Didrik Hermansen Post-2016 Western States 100 Interview Transcript

iRunFar: Meghan Hicks of iRunFar, and I’m here at the finish line of the 2016 Western States 100. I’m with men’s second-place finisher, Didrik Hermansen. How does it feel to have finished second place at Western States?

Didrik Hermansen: As I was telling you, physically, I feel okay right now, mentally, very, very, very happy. I’m really satisfied.

iRunFar: Us Americans, here in the US, we have a perception of what our race is, what our iconic trail 100-mile race is. I’m always curious about what people outside of the county think about Western States. Entering into this race, knowing that this was going to be one of your races for the year, what impression does a person like you have of a race like this before you come over and do it?

Hermansen: This race, I think it’s on the bucket list of every ultrarunner. Historically and iconically, it’s just been on my list for a couple of years now. I’m really happy to be here. It’s also the course is so different than back in Europe. In Europe, the mountains are much steeper. Here, it’s much more runnable, the whole course, at least it’s supposed to be runnable.

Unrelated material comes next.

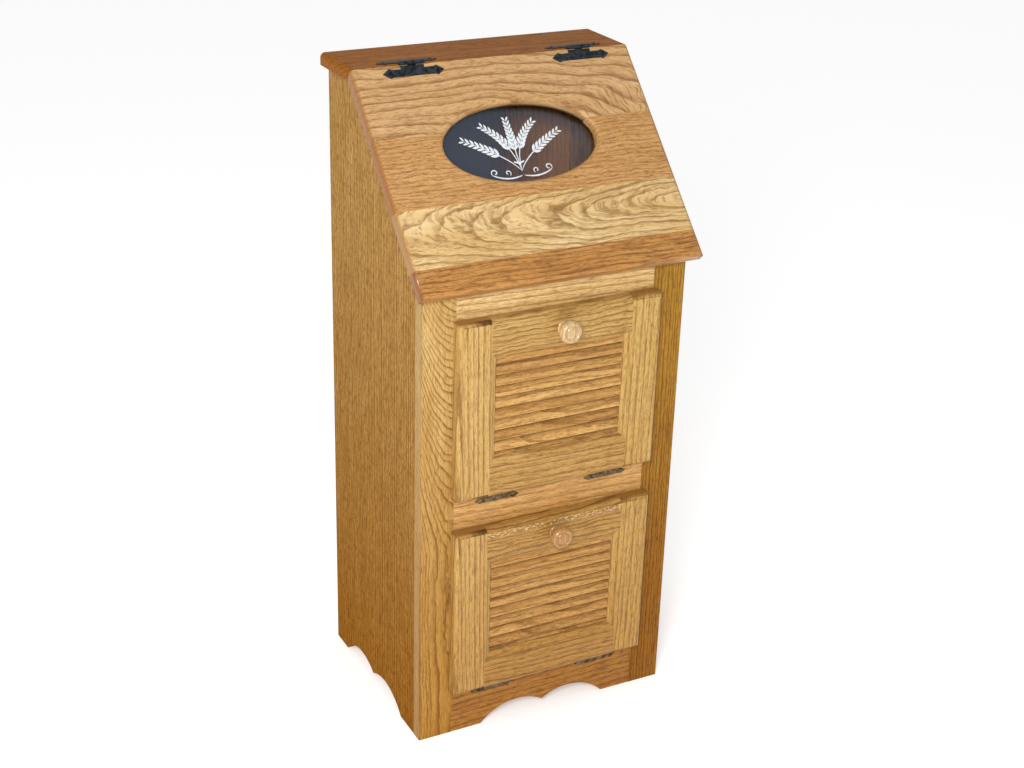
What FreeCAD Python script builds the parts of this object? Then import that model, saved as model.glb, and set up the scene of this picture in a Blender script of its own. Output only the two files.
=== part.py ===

iRunFar: “Hypothetically runnable.”

Hermansen: People say that, but I wasn’t running all the time for sure. Also, the heat is… I think that was the main thing. I think that was one of the things I was focusing the most on during the race, to keep cool, and also in my workouts before in the weeks prior to the race as much as I could. It’s never going to be like this in Norway, but actually there’s been a little bit of summer. It hasn’t been that bad.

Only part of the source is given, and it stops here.